Все, что мы можем заключить из цифр статистики, сводится к следующему: веками смертной казнью каралось не только убийство, но и другие преступления, однако постоянно применяемая высшая мера не помогла искоренить ни одного из них. Теперь они давно уже не караются смертью, тем не менее, число их не возросло, а кое-какие из них даже пошли на убыль. Равным образом, карой за человекоубийство столетиями служила казнь, но несмотря на это, Каинов род не перевелся до сих пор. В тридцати трех странах высшая мера либо отменена, либо не применяется на практике, но в результате количество убийств нисколько не увеличилось. Кто решится заключить из всего этого, что смертная казнь и в самом деле служит устрашением?

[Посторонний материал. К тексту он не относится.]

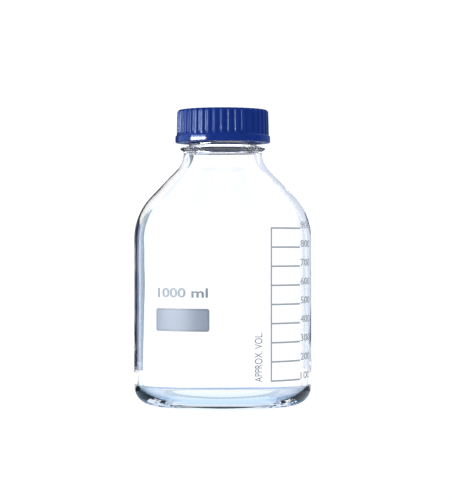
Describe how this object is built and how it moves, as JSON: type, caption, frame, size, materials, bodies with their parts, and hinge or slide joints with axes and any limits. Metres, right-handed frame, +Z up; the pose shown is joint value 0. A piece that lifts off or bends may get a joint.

Консерваторы не в состоянии отрицать эти факты и цифры. Но их последний и решающий довод против подобных выкладок сам по себе знаменателен и служит объяснением парадоксальной позиции общества, тщательно скрывающего казни, которые оно же считает назидательными. «Ничем, в самом деле, не подтверждается, — говорят они, — что смертная казнь назидательна; ясно как день, что она не сумела устрашить тысячи и тысячи убийц. Но мы не можем судить и о том, скольких она все-таки отвратила от преступления; посему мнение о ее неэффективности тоже ни на чем не основано». Выходит, что страшнейшее из наказаний, влекущее за собой бесповоротное уничтожение осужденного и являющееся наивысшим правом общества, основывается лишь на вероятности, которая не поддается проверке. А ведь смерть не знает ни о каких степенях и вероятностях. Все, чего она коснулась, застывает в непоправимом окоченении. Тем не менее, у нас прибегают к ней, руководствуясь одновременно и случаем, и расчетом. Даже будь этот расчет разумным, не следовало бы подкрепить его достоверностью, прежде чем посылать кого бы то ни было на самую верную из смертей? А пока преступника рассекают надвое не столько за совершенное им преступление, сколько во имя всех преступлений, которые могли бы совершиться и не совершились, которые еще могут произойти, но не произойдут. Самая зыбкая неопределенность торжествует здесь над самой неколебимой достоверностью.